Fourier, Gegenbauer and Jacobi Expansions for a Power-Law Fundamental Solution of the Polyharmonic Equation and Polyspherical Addition Theorems

TL;DR

This paper develops polynomial expansions for kernels related to power-law solutions of the polyharmonic equation in multiple coordinate systems, enabling new addition theorems for Fourier coefficients.

Contribution

It introduces new polynomial expansion methods for polyharmonic kernels and derives addition theorems in various coordinate systems, advancing mathematical tools for these equations.

Findings

Derived Fourier expansions in rotationally-invariant coordinates.

Established Gegenbauer polynomial expansions in polyspherical coordinates.

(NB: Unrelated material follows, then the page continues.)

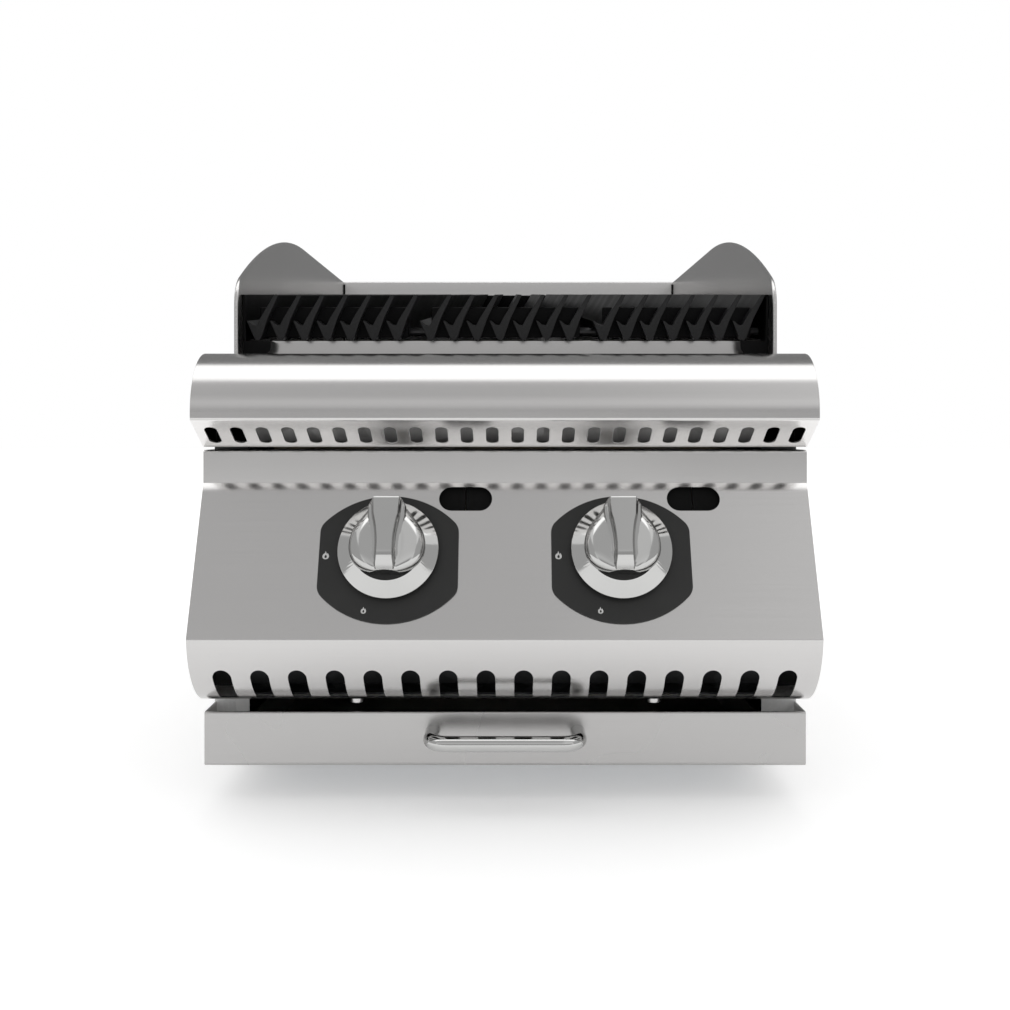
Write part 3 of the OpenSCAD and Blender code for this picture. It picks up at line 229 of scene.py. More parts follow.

Generated addition theorems for azimuthal Fourier coefficients.

Abstract

We develop complex Jacobi, Gegenbauer and Chebyshev polynomial expansions for the kernels associated with power-law fundamental solutions of the polyharmonic equation on d-dimensional Euclidean space. From these series representations we derive Fourier expansions in certain rotationally-invariant coordinate systems and Gegenbauer polynomial expansions in Vilenkin's polyspherical coordinates. We compare both of these expansions to generate addition theorems for the azimuthal Fourier coefficients.